I AM IRONMAN!!!!!!!!!!!!!!!!!!
Yay! I did it! I did it! I did it! I swam 2.4 miles, biked 112 miles, and then ran freakin' 26.2 miles! And I wanna do it again! How sick is that???
Honestly, it was awesome. Truly awesome. We got into Madison Thursday night and we stayed at the hotel where a lot of my training buddies were, so it was easy to hang out with friends. I think that played a major factor in my not being nervous. I almost felt like I was on vacation - except this vacation ended with some self-induced torture. I didn't get nervous until yesterday morning when I had to leave my husband and get into the water with 2,000 other people. The swim wasn't nearly as bad as I thought it was going to be. I started pretty far back in the pack and I stayed to the far right (which probably added some distance to my swim, but I preferred going further to getting pummeled in the water). I didn't really get clobbered until about 3/4 of the way when this guy tried to rip my left ear off. In the process he smashed my goggles into my eye sockets. Not comfortable at all. Then as we made our last turn in the water and started heading for the shore, this other guy somehow wrapped his arm around my neck and pulled me underwater. That's not comfortable either. But I survived, and I got out of the water 7 minutes faster than the time that I was really hoping for but didn't feel like I could pull off. So that was really exciting. The bike course was hellacious. I read somewhere that the loop I had to ride twice had 30-40 hills in it, so that meant I climbed 60-80 hills over the course of 112 miles. 2 of the hills were very Tour de France-ish in that people lined the streets and cheered you on like crazy. That was super fun. The run was really nice and probably would've been more enjoyable had I not just ridden 112 miles and swam 2.4 miles. The spectators were incredible. They lined the streets and encouraged all of us. Our race numbers had our names on them, so I had all these strangers yelling, "You're doing so great, Stephanie!" or "Way to go, Stephanie!" That kept me running when I really didn't want to. And when I finally got to the finish line after 14 hours and 42 minutes, all the pain and the tiredness that I had been experiencing for hours vanished, and I ran through that tape with fresh legs and the most humongous smile on my face. I was tired and sore, but I was sooooo happy and proud of myself that I actually did it. It was so amazing.

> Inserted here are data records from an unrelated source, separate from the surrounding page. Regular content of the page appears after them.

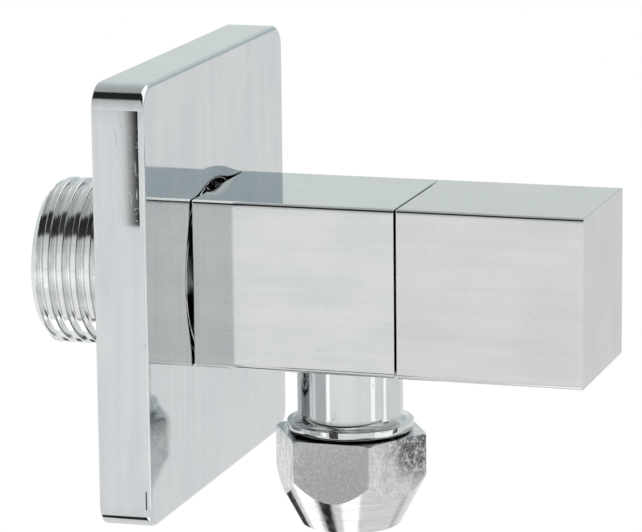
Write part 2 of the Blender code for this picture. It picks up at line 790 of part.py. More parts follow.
def outlet_nipple():
    """Stub in the body, neck that flares to a collar, and a threaded end with the tube's socket."""
    flare = NIPPLE_COLLAR - NIPPLE_NECK
    profile = [(NIPPLE_MOUTH, NIPPLE_END), (NIPPLE_ROOT, NIPPLE_END), (NIPPLE_ROOT, NIPPLE_COLLAR_END)]
    profile += [(NIPPLE_COLLAR - NIPPLE_COLLAR_EDGE, NIPPLE_COLLAR_END)]
    profile += [(NIPPLE_COLLAR, NIPPLE_COLLAR_END - NIPPLE_COLLAR_EDGE)]
    profile += arc((NIPPLE_COLLAR, NIPPLE_COLLAR_START - flare), flare, 90, 180, 4)
    profile += [(NIPPLE_NECK, NIPPLE_SHOULDER), (NIPPLE_STUB, NIPPLE_SHOULDER)]
    profile += [(NIPPLE_STUB, NIPPLE_TOP), (NIPPLE_BORE, NIPPLE_TOP)]
    profile += [(NIPPLE_BORE, TUBE_SOCKET_START), (TUBE_SOCKET, TUBE_SOCKET_START)]
    profile += [(TUBE_SOCKET, NIPPLE_END - NIPPLE_CONE)]
    nipple = turned("outlet_nipple", OUTLET_AXIS, profile, CHROME, ROUND_SMALL)
    inner = NIPPLE_ROOT - THREAD_BITE
    ridge = thread_ridge(
        "nipple_ridge",
        OUTLET_AXIS,
        inner,
        NIPPLE_CREST,
        (nipple_tooth(inner), nipple_tooth(NIPPLE_CREST)),
        NIPPLE_PITCH,
        NIPPLE_THREAD_START,
        NIPPLE_END,
    )
    rim = NIPPLE_CREST + 0.1 * MM
    chamfer = rim - NIPPLE_ROOT + 0.05 * MM
    low, high = NIPPLE_THREAD_START + 0.05 * MM, NIPPLE_END - 0.05 * MM
    limits = turned(
        "nipple_limits",
        OUTLET_AXIS,
        [
            (0, high),
            (rim - chamfer, high),
            (rim, high - chamfer),
            (rim, low + chamfer),
            (rim - chamfer, low),
            (0, low),
        ],
        facets=ROUND_SMALL,
    )
    return join(nipple, combine(ridge, "INTERSECT", limits))


def nipple_tooth(radius):
    return tooth_width(radius, NIPPLE_CREST, NIPPLE_ROOT, NIPPLE_PITCH, NIPPLE_PITCH / 8)


def olive():
    end = OLIVE_START + OLIVE_LENGTH
    profile = [(OLIVE_END_RADIUS, end), (OLIVE_MIDDLE_RADIUS, end - OLIVE_LENGTH * 0.4)]
    profile += [(OLIVE_MIDDLE_RADIUS, OLIVE_START + OLIVE_LENGTH * 0.4)]
    profile += [(OLIVE_END_RADIUS, OLIVE_START), (OLIVE_INNER, OLIVE_START), (OLIVE_INNER, end)]
    return turned("olive", OUTLET_AXIS, profile, BRASS, ROUND_SMALL)


def compression_nut():
    """A hexagon turned to a taper below, with two corners in the plane of the main axis."""
    nut = rod("compression_nut", OUTLET_AXIS, NUT_FLATS / math.sqrt(3), NUT_START, NUT_END, NUT_CHROME, 6)
    reach = NUT_FLATS / math.sqrt(3) + 0.4 * MM
    outline = turned(
        "nut_outline",
        OUTLET_AXIS,
        [
            (0, NUT_END + MM),
            (NUT_TIP - NUT_TAPER * MM, NUT_END + MM),
            (reach, NUT_END - (reach - NUT_TIP) / NUT_TAPER),
            (reach, NUT_START + NUT_TOP_CHAMFER * 0.6),
            (reach - NUT_TOP_CHAMFER, NUT_START),
            (reach - NUT_TOP_CHAMFER, NUT_START - MM),
            (0, NUT_START - MM),
        ],
        facets=ROUND_FINE,
    )
    combine(nut, "INTERSECT", outline)
    bore = turned(
        "nut_bore",
        OUTLET_AXIS,
        [
            (0, NUT_END + MM),
            (TUBE_HOLE, NUT_END + MM),
            (TUBE_HOLE, NUT_CONE_END),
            (NUT_CONE_TOP, NUT_CONE_START),
            (NUT_RELIEF, NUT_CONE_START - 0.4 * MM),
            (NUT_RELIEF, NUT_THREAD_END),
            (NUT_MINOR, NUT_THREAD_END),
            (NUT_MINOR, NUT_START + NUT_ENTRY),
            (NUT_MINOR + NUT_ENTRY, NUT_START),
            (NUT_MINOR + NUT_ENTRY, NUT_START - MM),
            (0, NUT_START - MM),
        ],
        facets=ROUND_SMALL,
    )
    inner, outer = NUT_MINOR - THREAD_BITE, NIPPLE_CREST + THREAD_GAP
    slack = 2 * THREAD_GAP
    groove = thread_ridge(
        "nut_groove",
        OUTLET_AXIS,
        inner,
        outer,
        (nipple_tooth(inner) + slack, nipple_tooth(outer) + slack),
        NIPPLE_PITCH,
        NIPPLE_THREAD_START - NIPPLE_PITCH,
        NUT_THREAD_END,
    )
    groove_end = NUT_THREAD_END + 0.2 * MM
    limits = rod("groove_limits", OUTLET_AXIS, reach, NUT_START - MM, groove_end)
    combine(groove, "INTERSECT", limits)
    return cut(nut, bore, groove)


def build_valve():
    wall_flange()
    flange_grip_ring()
    valve_body()
    seat_seal()
    fixed_disc()
    moving_disc()
    spindle()
    slip_washer()
    o_ring("spindle_o_ring_inner", LOWER_SEAL_AT)
    o_ring("spindle_o_ring_outer", UPPER_SEAL_AT)
    cartridge_housing()
    housing_gasket()
    spindle_circlip()
    spline_adaptor()
    handle()
    handle_set_screw()
    outlet_nipple()
    olive()
    compression_nut()


build_valve()
bpy.context.view_layer.update()
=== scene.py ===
"""Looks of the square angle stop valve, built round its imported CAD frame.

Metres, +Z up, room on the -Y side. Pieces on the main axis are drawn as (x, up, out), where out is
the distance from the wall, and pieces on the outlet as (x, room, down), where down is the distance
below the main axis.
"""

import math

import bmesh
import bpy
from mathutils import Matrix, Vector


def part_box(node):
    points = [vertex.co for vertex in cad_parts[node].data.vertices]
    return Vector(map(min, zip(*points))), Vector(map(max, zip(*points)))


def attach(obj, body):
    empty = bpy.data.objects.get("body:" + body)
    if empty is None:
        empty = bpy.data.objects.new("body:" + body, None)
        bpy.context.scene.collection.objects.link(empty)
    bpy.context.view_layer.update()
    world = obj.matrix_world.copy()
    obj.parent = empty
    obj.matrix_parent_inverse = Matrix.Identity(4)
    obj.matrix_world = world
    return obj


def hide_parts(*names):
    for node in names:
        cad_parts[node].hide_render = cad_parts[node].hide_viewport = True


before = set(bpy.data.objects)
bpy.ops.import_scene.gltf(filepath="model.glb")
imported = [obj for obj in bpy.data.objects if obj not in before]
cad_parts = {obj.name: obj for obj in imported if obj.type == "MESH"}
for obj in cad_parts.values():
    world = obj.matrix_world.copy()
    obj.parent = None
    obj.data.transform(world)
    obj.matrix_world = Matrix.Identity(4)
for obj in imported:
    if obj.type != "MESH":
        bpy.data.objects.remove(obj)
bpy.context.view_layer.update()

MM = 0.001

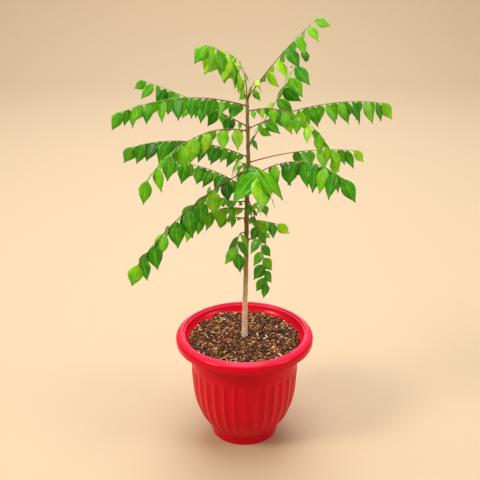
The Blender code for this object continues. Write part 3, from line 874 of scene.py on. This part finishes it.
def add_blade(shape, tone_layer, leaflet, width_share, tone, rng):
    """One leaflet's upper skin: a grid bent to the blade's outline, folded, drooping and waved."""
    root, direction, across, length = leaflet
    direction = (direction + across * rng.uniform(-BLADE_SWAY, BLADE_SWAY)).normalized()
    roll = rng.gauss(0.0, BLADE_ROLL)
    across = (across - direction * direction.dot(across)).normalized()
    across = across * math.cos(roll) + direction.cross(across) * math.sin(roll)
    normal = direction.cross(across)
    if normal.z < 0:
        across, normal = -across, -normal
    half = 0.5 * length * width_share
    droop = BLADE_DROOP * rng.uniform(*BLADE_DROOP_RANGE)
    fold = BLADE_FOLD * rng.uniform(*BLADE_FOLD_RANGE)
    sickle = rng.uniform(-BLADE_SICKLE, BLADE_SICKLE)
    phase = rng.uniform(0.0, 6.0)
    made = bmesh.ops.create_grid(
        shape, x_segments=BLADE_ACROSS, y_segments=BLADE_ALONG, size=0.5, calc_uvs=True
    )["verts"]
    for vertex in made:
        share = vertex.co.y + 0.5
        out = 2.0 * vertex.co.x
        sideways = out * half * blade_half_width(share)
        wave = BLADE_WAVE * out * out * math.sin(BLADE_WAVES * share + phase)
        cup = BLADE_CUP * sideways * sideways
        sag = droop * length * share**BLADE_DROOP_CURVE
        lift = fold * abs(sideways) - cup - sag + wave
        bend = sickle * length * share * share
        place = root + direction * (share * length) + across * (sideways + bend) + normal * lift
        vertex.co = place * MM
        vertex[tone_layer] = tone
    face = made[0].link_faces[0]
    face.normal_update()
    if face.normal.dot(normal) < 0:
        faces = {face for vertex in made for face in vertex.link_faces}
        bmesh.ops.reverse_faces(shape, faces=list(faces))


def add_stalk(shape, tone_layer, frond):
    """The rachis, swollen where it meets the stem and rooted a little inside it."""
    blades = set(shape.faces)
    points, directions = frond_path(frond)
    route = [points[0] - directions[0] * STALK_SUNK]
    route += [point_on(points, directions, i / STALK_STEPS)[0] for i in range(STALK_STEPS + 1)]
    for _ in range(STALK_SMOOTHINGS):
        inner = [(a + b * 2.0 + c) * 0.25 for a, b, c in zip(route, route[1:], route[2:])]
        route = [route[0]] + inner + [route[-1]]
    radii, tones = [], []
    for i in range(len(route)):
        share = i / (len(route) - 1)
        radius = RACHIS_BASE_RADIUS + (RACHIS_TIP_RADIUS - RACHIS_BASE_RADIUS) * share
        radius += STALK_SWELL * math.exp(-((share * frond["length"] / STALK_SWELL_LENGTH) ** 2))
        radii.append(radius * STALK_SHARE * MM)
        tones.append(smooth_step(share * 1.3) * (0.6 + 0.4 * frond["youth"]))
    loft_along(shape, [point * MM for point in route], radii, STALK_SIDES, tones, tone_layer)
    stalk = [face for face in shape.faces if face not in blades]
    for face in stalk:
        face.material_index = STALK
    bmesh.ops.recalc_face_normals(shape, faces=stalk)


def make_frond(frond, materials):
    """One frond: a finely cut leaflet at each place, and the rachis."""
    rng = random.Random(f"{SEED} {frond['name']}")
    looks = random.Random(f"{SEED} looks {frond['name']}")
    leaflets = leaflets_of(frond, rng)
    leaflets[-1] = turned_to_front(leaflets[-1])
    leaflets += basal_leaflets_of(frond, looks)
    shape = bmesh.new()
    tone_layer = shape.verts.layers.float.new("tone")
    shape.loops.layers.uv.new("blade")
    for leaflet in leaflets:
        tone = min(1.0, max(0.0, frond["youth"] + looks.gauss(0.0, BLADE_TONE_SPREAD)))
        add_blade(shape, tone_layer, leaflet, frond["width"] * looks.uniform(*BLADE_WIDTH_RANGE), tone, looks)
    # What solidify gives back is each blade's lower skin and its rim.
    lower = bmesh.ops.solidify(shape, geom=list(shape.faces), thickness=BLADE_THICKNESS * MM)["geom"]
    for item in lower:
        if isinstance(item, bmesh.types.BMFace):
            item.material_index = UNDERSIDE
    add_stalk(shape, tone_layer, frond)
    finished_piece("leafy_" + frond["name"], shape, materials, "leaf", "frond_" + frond["name"])


def make_floor(material):
    """A plain pale floor that curves up into a plain wall behind."""
    shape = bmesh.new()
    ends = [(-FLOOR_HALF_WIDTH, -FLOOR_HALF_WIDTH, 0.0), (FLOOR_HALF_WIDTH, -FLOOR_HALF_WIDTH, 0.0)]
    edge = shape.edges.new([shape.verts.new(end) for end in ends])
    center = (WALL_DEPTH - WALL_BEND_RADIUS, WALL_BEND_RADIUS)
    bend = arc(center, (WALL_BEND_RADIUS, WALL_BEND_RADIUS), -90.0, 0.0, WALL_BEND_STEPS)
    for y, z in bend + [(WALL_DEPTH, WALL_HEIGHT)]:
        pushed = bmesh.ops.extrude_edge_only(shape, edges=[edge])["geom"]
        edge = next(item for item in pushed if isinstance(item, bmesh.types.BMEdge))
        for vertex in edge.verts:
            vertex.co.y, vertex.co.z = y, z
    bmesh.ops.recalc_face_normals(shape, faces=shape.faces)
    floor = finished_mesh("studio_floor", shape, [material])


def make_studio():
    """Soft light from the upper left, above and behind, a weaker one from the right, and a pale world."""
    world = bpy.data.worlds.new("studio")
    world.use_nodes = True
    backdrop = {"Color": linear("#fff4e6"), "Strength": WORLD_STRENGTH}
    fill(world.node_tree, world.node_tree.nodes["Background"], backdrop)
    bpy.context.scene.world = world
    for name, place, aim, width, watts, colour in LAMPS:
        data = bpy.data.lights.new(name, "AREA")
        data.shape = "DISK"
        data.size = width
        data.energy = watts
        data.color = linear(colour)[:3]
        lamp = bpy.data.objects.new(name, data)
        lamp.location = place
        lamp.rotation_euler = (Vector((0.0, 0.0, aim)) - Vector(place)).to_track_quat("-Z", "Y").to_euler()
        lamp.visible_camera = False
        bpy.context.scene.collection.objects.link(lamp)
    bpy.context.scene.view_settings.view_transform = "Standard"


def make_camera():
    data = bpy.data.cameras.new("camera")
    data.lens = CAMERA_LENS
    data.sensor_width = SENSOR_WIDTH
    data.clip_end = CLIP_END
    camera = bpy.data.objects.new("camera", data)
    camera.location = CAMERA_PLACE
    camera.rotation_euler = (math.radians(CAMERA_PITCH), 0.0, 0.0)
    bpy.context.scene.collection.objects.link(camera)
    bpy.context.scene.camera = camera


def main():
    make_camera()
    make_studio()
    make_floor(finished_material("pale_paper", pale_paper))
    make_pot(finished_material("red_polypropylene", red_polypropylene))
    make_soil(finished_material("damp_soil", damp_soil))
    make_chips(finished_material("bark_chips", bark_chips))
    make_trunk(finished_material("young_bark", young_bark))
    skins = [
        finished_material("leaf_upper", glossy_leaf),
        finished_material("leaf_lower", matt_leaf),
        finished_material("leaf_stalk", leaf_stalk),
    ]
    for frond in FRONDS:
        make_frond(frond, skins)


main()
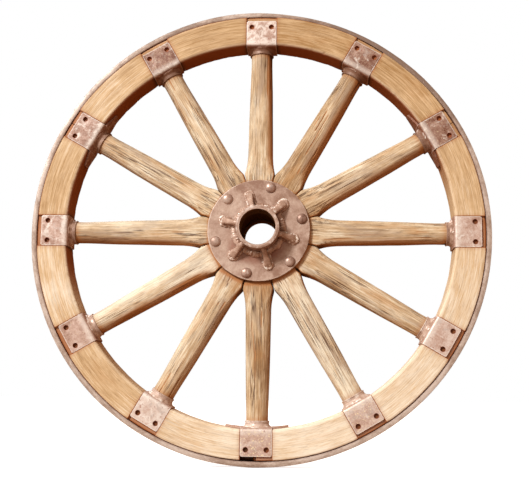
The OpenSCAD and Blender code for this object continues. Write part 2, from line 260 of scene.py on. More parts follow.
def bead(path, radius, lump, seed, cols=14):
    """A lumpy weld bead along a path, and how bright its crests are worn."""
    step = np.linalg.norm(np.diff(path, axis=0), axis=1).mean()
    rows = np.arange(len(path)) * step
    around = circle(cols)
    place = grid3(rows[:, None] / 4.2, 1.3 * np.cos(around)[None], 1.3 * np.sin(around)[None])
    rough = fbm(place + seed * 7.3, seed, 2)
    ripple = np.abs(np.sin(rows / 1.9 + 1.7 * noise3(grid3(rows / 9, seed, 0), seed)))[:, None]
    grown = radius * (1 + lump * (0.8 * rough + 0.35 * ripple - 0.15))
    wear = np.clip(0.35 + 1.1 * rough + 0.3 * (ripple - 0.5), 0, 1)
    return tube_along(path, grown, cols), wear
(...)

One thing that would've made the race better was the weather. We had the absolute worst weather you could have - it was over 90 degrees and VERY windy. I've never ridden my bike in such horrible wind. Wind just sucks the life out of you on the bike. I was riding downhill, pedaling, and going only 13 miles per hour. (For you non-cyclists, I should be able to go downhill without pedaling over 20mph.) The weather forced tons of people to drop out of the race (something no triathlete doing an Ironman wants to do - no matter how much you are hurting or how many times you've puked, you do everything in your power to stay in the race - you didn't put in all the crazy training hours over the summer and pay the over $400 race fee for nothing!). During the ride, I saw tons of men laying in the grass or in the bushes. There were ambulances everywhere - you either were seeing one or hearing one just about the whole time you were out there. It was quite scary. Because of the heat and the extra work we were having to do on our bikes due to the wind, people were getting dehydrated. It was like a war zone. I was so grateful to make it out okay and get off my bike to start that run. The run was harder than it should've been b/c it was still hot when I started and I had to work extra hard on the bike due to the wind. I walked a lot, but I had fun talking to other people, so I was okay with the walking. A girl I trained with started out on the run at the same time I did and I would've really liked to have finished before her, but she was on a rampage and ran every step of the marathon, so she finished almost 20 minutes ahead of me. I wasn't mad, though - I guarantee I had more fun than she did. I met some new people and got to walk a lot with another one of my friends who wasn't really having that great of a day. We had a blast together. And that's what it's all about - achieving such a huge accomplishment and having fun in the process.
So now I'm home and have to figure out a way to get back to normal life. I am very tired (there's not much sleep going on the night before an Ironman, and when I tried to go to bed after the race my legs and lower back were so sore that I had trouble getting comfortable enough to fall asleep) and extremely sore, but very happy. And I want to say thank you to everyone who cheered me on: Kel, Michelle, Stacie and Beth. It was really fun to check my blog on Saturday while in Madison and see the well wishes you guys left for me!
One more thing: I did, of course, go to a yarn shop while in Madison: The Knitting Tree. I met the shop owner, Melissa Mathay, bought one of her books, and had her autograph it. She was a lot of fun. I'd totally hang out in that store if I lived there. I bought some wonderfully yummy kettle dyed merino wool in purple (of course!) and green to make a shrug. She designed the pattern for the shrug and they had a model in the store, so I got to try it on and see how cute it was on me. And the yarn is TO DIE FOR. It's one of those yarns that you want to spread out on the floor and roll around naked in. Of course I have 3 projects on the needles right now and a fourth one that is just about to jump on some more needles, so it'll have to wait. It's not cool here yet anyway, so it's okay.